Sur le plateau, des bottes de paille forment un mur : un décor aussi simple que lourd de sens, qui enferme les cinq comédiens comme la terre tient les siens. « Tout contre la terre », c’est d’abord l’histoire d’un couple, Camille et Augustin, mais aussi celle de toute une profession qui ploie sous le poids du système. Camille, face à un journaliste, remonte le fil de sa vie, livre à voix nue la réalité du monde agricole : la rencontre, l’amour, les projets, puis la routine, les difficultés qui s’accumulent. On a la sensation d’ouvrir un livre qui prend soudain vie sur scène, chaque souvenir s’incarnant sous nos yeux.
Le texte, ciselé, restitue toute l’absurdité d’un système qui broie les individus : emprunts nécessaires, maladie des bêtes, crise économique, pression de la grande distribution… La violence du quotidien s’infiltre partout. « Nous, on ne peut pas s’arrêter, sinon il n’y a plus d’omelette. » La phrase claque, ramenant le spectateur à cette réalité sans pause, où l’épuisement guette et où, parfois, l’irréparable survient. Car ici, la pendaison d’Augustin n’est pas une issue isolée, mais l’écho d’un malaise profond, d’un modèle à bout de souffle.

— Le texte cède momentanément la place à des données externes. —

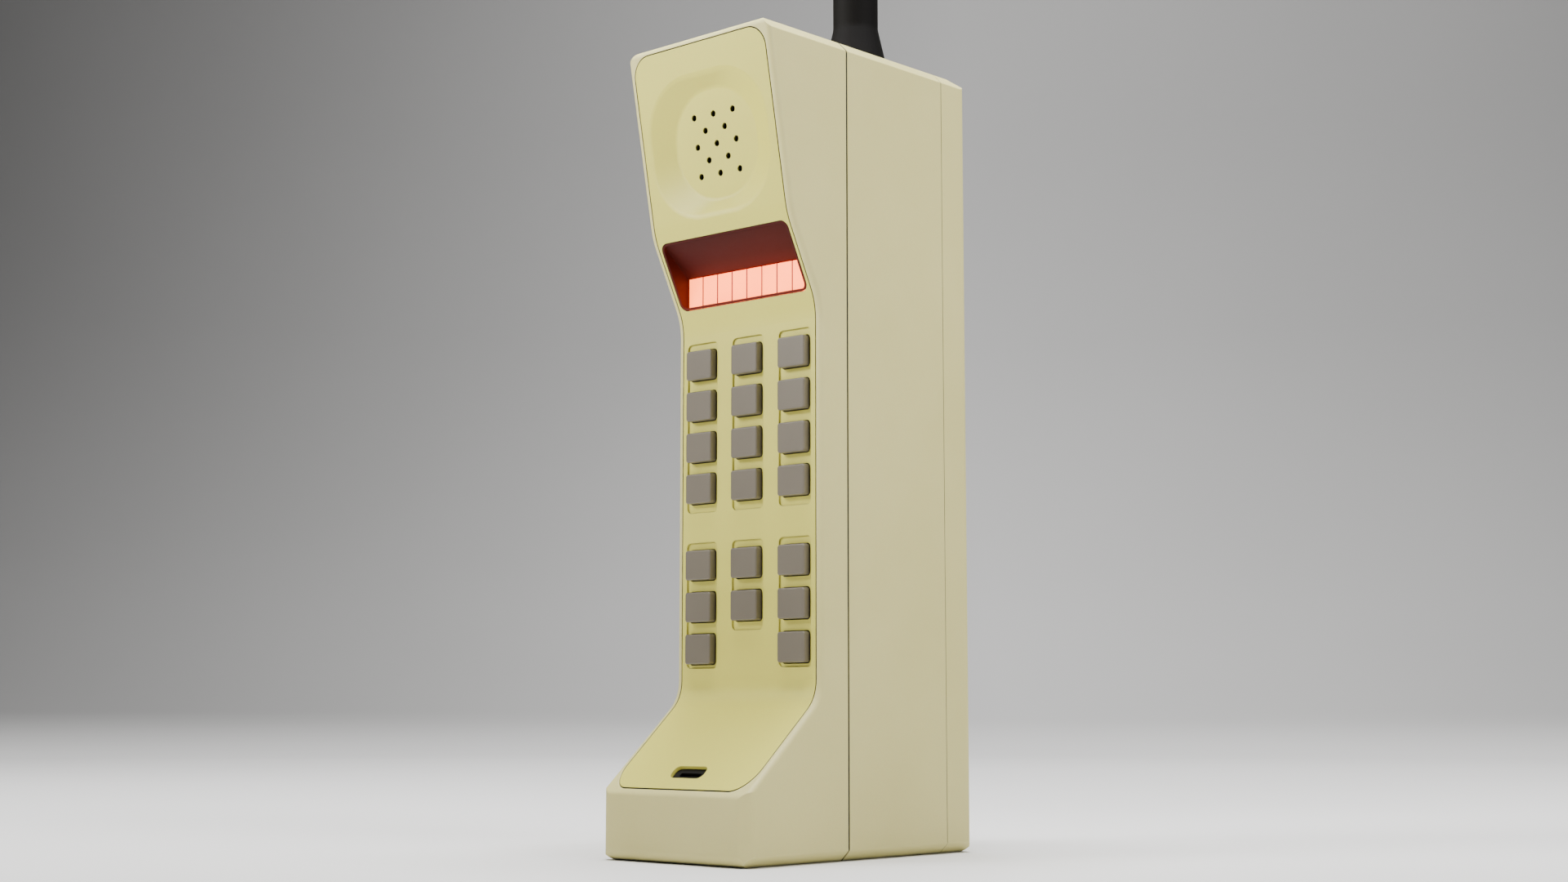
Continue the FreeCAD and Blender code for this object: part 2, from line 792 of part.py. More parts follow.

Pourtant, au cœur du drame, des moments de légèreté surgissent, quelques éclats de tendresse ou d’humour pour ne pas sombrer tout à fait. On rit, on s’émeut, mais surtout, on s’interroge, comme Augustin : « Dans quel monde la main qui nourrit est celle qui mendie ? ». La force de la pièce est là : dans sa capacité à faire ressentir, comprendre, sans jamais tomber dans l'apitoiement et la condamnation.
« Tout contre la terre » est un spectacle nécessaire, porté par une troupe habitée et sincère, qui donne voix à une France invisible, mais pourtant si essentielle. Un coup de poing doux, qui résonne longtemps après la dernière réplique.